Find "rod_y(FAN_X + dx, 158.0, PANEL_Y1" in the data, then restate the line it sits in and every later line word for word, ending with the last line.

----------------------------------------

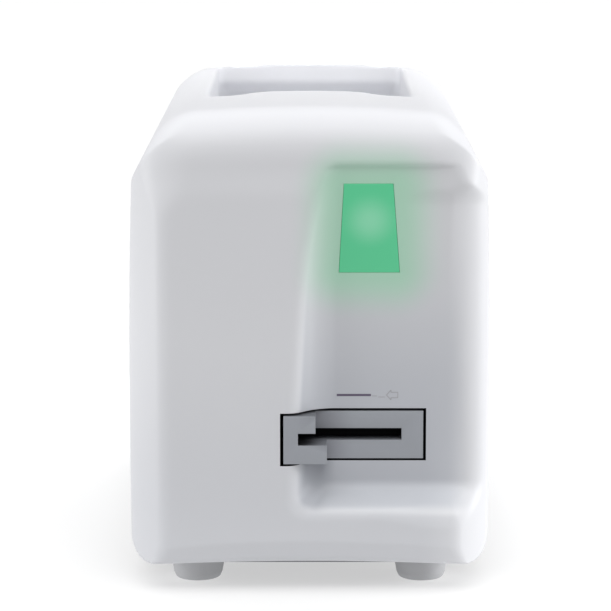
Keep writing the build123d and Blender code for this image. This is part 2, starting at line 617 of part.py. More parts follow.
# ---------------------------------------------------------------- rear panel and what it carries
INLET_X, INLET_Z = -52.0, 100.0
ROCK_Z, ROCK_Y = 145.0, 165.0
USB_X, NET_X, PORT_Z0 = -10.0, 18.0, 62.6
FAN_X, FAN_Z = 44.0, 150.0
with BuildPart() as rear_panel:
    block(-POCKET_X + 0.2, POCKET_X - 0.2, PANEL_Y0, PANEL_Y1, POCKET_Z0 + 0.2, POCKET_Z1 - 0.2)
    block(INLET_X - 14.0, INLET_X + 14.0, 160.0, 180.0, INLET_Z - 17.0, INLET_Z + 17.0, mode=Mode.SUBTRACT)
    block(INLET_X - 9.2, INLET_X + 9.2, 160.0, 180.0, ROCK_Z - 13.0, ROCK_Z + 13.0, mode=Mode.SUBTRACT)
    block(USB_X - 6.3, USB_X + 6.3, 160.0, 180.0, PORT_Z0 - 0.3, PORT_Z0 + 11.3, mode=Mode.SUBTRACT)
    block(NET_X - 8.3, NET_X + 8.3, 160.0, 180.0, PORT_Z0 - 0.3, PORT_Z0 + 14.3, mode=Mode.SUBTRACT)
    rod_y(FAN_X, 160.0, 180.0, FAN_Z, 28.0, mode=Mode.SUBTRACT)
    for dx in (-25.0, 25.0):
        for dz in (-25.0, 25.0):
            rod_y(FAN_X + dx, 160.0, 180.0, FAN_Z + dz, 2.0, mode=Mode.SUBTRACT)
    for s in (-1, 1):
        for z in (45.5, 203.5):
            rod_y(s * 80.5, 160.0, 180.0, z, 1.6, mode=Mode.SUBTRACT)
    # a band of vent slots under the roof
    for k in range(15):
        block(-60.0 + 4.6 * k, -57.8 + 4.6 * k, 160.0, 180.0, 178.0, 196.0, mode=Mode.SUBTRACT)
write(rear_panel, "rear_panel")

with BuildPart() as rear_panel_screws:
    for s in (-1, 1):
        for z in (45.5, 203.5):
            rod_y(s * 80.5, PANEL_Y1, PANEL_Y1 + 1.9, z, 2.8)
            rod_y(s * 80.5, 165.0, PANEL_Y1, z, 1.2)
            rod_y(s * 80.5, PANEL_Y1 + 0.9, PANEL_Y1 + 3.0, z, 1.0, mode=Mode.SUBTRACT)
write(rear_panel_screws, "rear_panel_screws")

PINS = [(-7.0, 105.0), (7.0, 105.0), (0.0, 109.0)]  # (dx, z) of the blades
with BuildPart() as inlet_housing:
    block(INLET_X - 16.0, INLET_X + 16.0, PANEL_Y1, PANEL_Y1 + 2.0, INLET_Z - 19.0, INLET_Z + 19.0)
    block(INLET_X - 13.9, INLET_X + 13.9, 148.0, PANEL_Y1, INLET_Z - 16.9, INLET_Z + 16.9)
    with BuildSketch(Plane.XZ.offset(-180.0)) as socket:
        with Locations((INLET_X, 106.4)):
            Rectangle(24.0, 16.4)
        chamfer(socket.vertices().group_by(Axis.Y)[-1], 4.5)
    extrude(amount=24.0, mode=Mode.SUBTRACT)
    block(INLET_X - 12.0, INLET_X + 12.0, 151.0, 180.0, 85.5, 94.5, mode=Mode.SUBTRACT)
    for dx, z in PINS:
        block(INLET_X + dx - 1.0, INLET_X + dx + 1.0, 140.0, 160.0, z - 2.0, z + 2.0, mode=Mode.SUBTRACT)
write(inlet_housing, "inlet_housing")

with BuildPart() as inlet_pins:
    for dx, z in PINS:
        block(INLET_X + dx - 1.0, INLET_X + dx + 1.0, 140.0, 167.5, z - 2.0, z + 2.0)
write(inlet_pins, "inlet_pins")

with BuildPart() as fuse_drawer:
    block(INLET_X - 11.7, INLET_X + 11.7, 151.4, 173.8, 85.8, 94.2)
    block(INLET_X - 12.6, INLET_X + 12.6, 173.8, 175.0, 85.0, 95.0)
    for dx in (-5.0, 5.0):
        rod_y(INLET_X + dx, 152.4, 172.6, 89.6, 2.6, mode=Mode.SUBTRACT)
        block(INLET_X + dx - 2.6, INLET_X + dx + 2.6, 152.4, 172.6, 89.6, 96.0, mode=Mode.SUBTRACT)
write(fuse_drawer, "fuse_drawer")

with BuildPart() as fuses:
    for dx in (-5.0, 5.0):
        rod_y(INLET_X + dx, 152.5, 172.5, 89.5, 2.5)
write(fuses, "fuses")

with BuildPart() as rocker_frame:
    block(INLET_X - 11.0, INLET_X + 11.0, PANEL_Y1, PANEL_Y1 + 1.5, ROCK_Z - 15.0, ROCK_Z + 15.0)
    block(INLET_X - 9.1, INLET_X + 9.1, 152.0, PANEL_Y1, ROCK_Z - 12.9, ROCK_Z + 12.9)
    block(INLET_X - 7.5, INLET_X + 7.5, 156.0, 180.0, ROCK_Z - 11.0, ROCK_Z + 11.0, mode=Mode.SUBTRACT)
    rod_x(INLET_X - 8.6, INLET_X + 8.6, ROCK_Y, ROCK_Z, 1.5 + RUN, mode=Mode.SUBTRACT)
write(rocker_frame, "rocker_frame")

# The rocker is drawn in its off position, tilted about its pivot: its upper end stands out
TILT = radians(-8.0)


def tilted(y, z):
    return (ROCK_Y + y * cos(TILT) - z * sin(TILT), ROCK_Z + y * sin(TILT) + z * cos(TILT))


with BuildPart() as power_rocker:
    slab_x([tilted(*p) for p in ((-3.5, -3.0), (3.5, -9.6), (7.6, -9.6), (6.0, 0.0), (7.6, 9.6), (3.5, 9.6), (-3.5, 3.0))], INLET_X - 7.2, INLET_X + 7.2)
    rod_x(INLET_X - 8.4, INLET_X + 8.4, ROCK_Y, ROCK_Z, 1.5)
write(power_rocker, "power_rocker")

with BuildPart() as usb_port:
    block(USB_X - 6.0, USB_X + 6.0, 154.0, 172.4, PORT_Z0, PORT_Z0 + 11.0)
    with BuildSketch(Plane.XZ.offset(-173.0)) as usb_mouth:
        with Locations((USB_X, PORT_Z0 + 5.5)):
            Rectangle(8.6, 7.8)
        chamfer(usb_mouth.vertices().group_by(Axis.Y)[-1], 1.6)
    extrude(amount=10.0, mode=Mode.SUBTRACT)
    block(USB_X - 2.8, USB_X + 2.8, 162.0, 171.6, PORT_Z0 + 3.9, PORT_Z0 + 7.1)
write(usb_port, "usb_port")

with BuildPart() as network_port:
    block(NET_X - 8.0, NET_X + 8.0, 152.0, 172.4, PORT_Z0, PORT_Z0 + 14.0)
    block(NET_X - 5.9, NET_X + 5.9, 159.0, 180.0, PORT_Z0 + 2.0, PORT_Z0 + 9.2, mode=Mode.SUBTRACT)
    block(NET_X - 3.2, NET_X + 3.2, 159.0, 180.0, PORT_Z0 + 9.2, PORT_Z0 + 10.8, mode=Mode.SUBTRACT)
    block(NET_X - 1.6, NET_X + 1.6, 159.0, 180.0, PORT_Z0 + 10.8, PORT_Z0 + 12.4, mode=Mode.SUBTRACT)
write(network_port, "network_port")

FAN_Y0, FAN_Y1 = 148.5, 168.5
with BuildPart() as fan_frame:
    with BuildSketch(Plane.XZ.offset(-FAN_Y0)):
        with Locations((FAN_X, FAN_Z)):
            RectangleRounded(60.0, 60.0, 4.0)
            Circle(28.2, mode=Mode.SUBTRACT)
    extrude(amount=-(FAN_Y1 - FAN_Y0))
    rod_y(FAN_X, FAN_Y0, FAN_Y0 + 3.0, FAN_Z, 13.0)
    for a in (30, 150, 270):
        mx, mz = FAN_X + 21.0 * cos(radians(a)), FAN_Z + 21.0 * sin(radians(a))
        with Locations(Location((mx, FAN_Y0 + 1.2, mz), (0, -a, 0))):
            Box(18.0, 2.4, 3.0)
    for dx in (-25.0, 25.0):
        for dz in (-25.0, 25.0):
            rod_y(FAN_X + dx, FAN_Y0 - 1, FAN_Y1 + 1, FAN_Z + dz, 1.9, mode=Mode.SUBTRACT)
    rod_y(FAN_X, FAN_Y0 - 1, FAN_Y0 + 4.0, FAN_Z, 1.5 + RUN, mode=Mode.SUBTRACT)
write(fan_frame, "fan_frame")

with BuildPart() as fan_rotor:
    rod_y(FAN_X, FAN_Y0 + 3.5, FAN_Y1 - 1.5, FAN_Z, 13.0)
    rod_y(FAN_X, FAN_Y0 + 0.5, FAN_Y0 + 3.5, FAN_Z, 1.5)
    for k in range(7):
        a = 360.0 / 7 * k
        mx, mz = FAN_X + 19.5 * cos(radians(a)), FAN_Z + 19.5 * sin(radians(a))
        with Locations(Location((mx, FAN_Y0 + 11.0, mz), (0, -a, 0)) * Location((0, 0, 0), (38, 0, 0))):
            Box(14.5, 1.3, 15.0)
write(fan_rotor, "fan_rotor")

with BuildPart() as fan_guard:
    with BuildSketch(Plane.XZ.offset(-PANEL_Y1)):
        with Locations((FAN_X, FAN_Z)):
            for r in (30.0, 26.0, 22.0, 18.0, 14.0, 10.0, 6.0):
                Circle(r)
                Circle(r - 1.5, mode=Mode.SUBTRACT)
        for dx in (-25.0, 25.0):
            for dz in (-25.0, 25.0):
                with Locations((FAN_X + dx, FAN_Z + dz)):
                    Circle(4.0)
        with Locations(Location((FAN_X, FAN_Z, 0), (0, 0, 45)), Location((FAN_X, FAN_Z, 0), (0, 0, 135))):
            Rectangle(70.0, 1.8)
        for dx in (-25.0, 25.0):
            for dz in (-25.0, 25.0):
                with Locations((FAN_X + dx, FAN_Z + dz)):
                    Circle(2.1, mode=Mode.SUBTRACT)
    extrude(amount=-1.6)
write(fan_guard, "fan_guard")

with BuildPart() as fan_screws:
    for dx in (-25.0, 25.0):
        for dz in (-25.0, 25.0):
            rod_y(FAN_X + dx, PANEL_Y1 + 1.6, PANEL_Y1 + 3.4, FAN_Z + dz, 3.4)
            rod_y(FAN_X + dx, 158.0, PANEL_Y1 + 1.6, FAN_Z + dz, 1.85)
            rod_y(FAN_X + dx, PANEL_Y1 + 2.6, PANEL_Y1 + 4.0, FAN_Z + dz, 1.2, mode=Mode.SUBTRACT)
write(fan_screws, "fan_screws")
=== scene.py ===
import json
import math

import bmesh
import bpy
import numpy as np
from mathutils import Matrix, Vector


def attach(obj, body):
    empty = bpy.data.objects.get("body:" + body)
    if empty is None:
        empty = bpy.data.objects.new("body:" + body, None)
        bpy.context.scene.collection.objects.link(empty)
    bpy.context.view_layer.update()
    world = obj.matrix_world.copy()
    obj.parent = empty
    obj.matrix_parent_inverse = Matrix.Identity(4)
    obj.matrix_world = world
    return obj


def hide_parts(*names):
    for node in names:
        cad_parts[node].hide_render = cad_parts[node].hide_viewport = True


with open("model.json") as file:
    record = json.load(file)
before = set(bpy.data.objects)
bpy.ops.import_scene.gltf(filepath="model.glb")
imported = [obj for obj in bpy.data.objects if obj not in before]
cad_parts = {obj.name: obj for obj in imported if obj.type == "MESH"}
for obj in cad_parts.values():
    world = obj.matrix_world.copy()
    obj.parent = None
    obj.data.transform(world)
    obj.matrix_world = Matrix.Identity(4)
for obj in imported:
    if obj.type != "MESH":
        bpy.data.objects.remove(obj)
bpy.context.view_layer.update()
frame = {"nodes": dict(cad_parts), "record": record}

S = 0.001  # the profiles below are in mm, as in the CAD

# =====================================================================================================
# Camera, at the photograph's viewing angle
# =====================================================================================================
cam_data = bpy.data.cameras.new("camera")
cam = bpy.data.objects.new("camera", cam_data)
bpy.context.scene.collection.objects.link(cam)
cam.location = (0.0, -1.6755, 0.40856)
cam.rotation_euler = (math.radians(90.0) - 0.164667, 0.0, 0.0)
cam_data.sensor_width = 36.0
cam_data.lens = 2840.28 / 611.0 * 36.0
cam_data.shift_x = -4.0 / 611.0
cam_data.clip_start, cam_data.clip_end = 0.05, 60.0
bpy.context.scene.camera = cam
bpy.context.scene.view_settings.view_transform = "Standard"
bpy.context.scene.view_settings.look = "None"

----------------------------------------

### Answer to this problem
            rod_y(FAN_X + dx, 158.0, PANEL_Y1 + 1.6, FAN_Z + dz, 1.85)
            rod_y(FAN_X + dx, PANEL_Y1 + 2.6, PANEL_Y1 + 4.0, FAN_Z + dz, 1.2, mode=Mode.SUBTRACT)
write(fan_screws, "fan_screws")
=== scene.py ===
import json
import math

import bmesh
import bpy
import numpy as np
from mathutils import Matrix, Vector


def attach(obj, body):
    empty = bpy.data.objects.get("body:" + body)
    if empty is None:
        empty = bpy.data.objects.new("body:" + body, None)
        bpy.context.scene.collection.objects.link(empty)
    bpy.context.view_layer.update()
    world = obj.matrix_world.copy()
    obj.parent = empty
    obj.matrix_parent_inverse = Matrix.Identity(4)
    obj.matrix_world = world
    return obj


def hide_parts(*names):
    for node in names:
        cad_parts[node].hide_render = cad_parts[node].hide_viewport = True


with open("model.json") as file:
    record = json.load(file)
before = set(bpy.data.objects)
bpy.ops.import_scene.gltf(filepath="model.glb")
imported = [obj for obj in bpy.data.objects if obj not in before]
cad_parts = {obj.name: obj for obj in imported if obj.type == "MESH"}
for obj in cad_parts.values():
    world = obj.matrix_world.copy()
    obj.parent = None
    obj.data.transform(world)
    obj.matrix_world = Matrix.Identity(4)
for obj in imported:
    if obj.type != "MESH":
        bpy.data.objects.remove(obj)
bpy.context.view_layer.update()
frame = {"nodes": dict(cad_parts), "record": record}

S = 0.001  # the profiles below are in mm, as in the CAD

# =====================================================================================================
# Camera, at the photograph's viewing angle
# =====================================================================================================
cam_data = bpy.data.cameras.new("camera")
cam = bpy.data.objects.new("camera", cam_data)
bpy.context.scene.collection.objects.link(cam)
cam.location = (0.0, -1.6755, 0.40856)
cam.rotation_euler = (math.radians(90.0) - 0.164667, 0.0, 0.0)
cam_data.sensor_width = 36.0
cam_data.lens = 2840.28 / 611.0 * 36.0
cam_data.shift_x = -4.0 / 611.0
cam_data.clip_start, cam_data.clip_end = 0.05, 60.0
bpy.context.scene.camera = cam
bpy.context.scene.view_settings.view_transform = "Standard"
bpy.context.scene.view_settings.look = "None"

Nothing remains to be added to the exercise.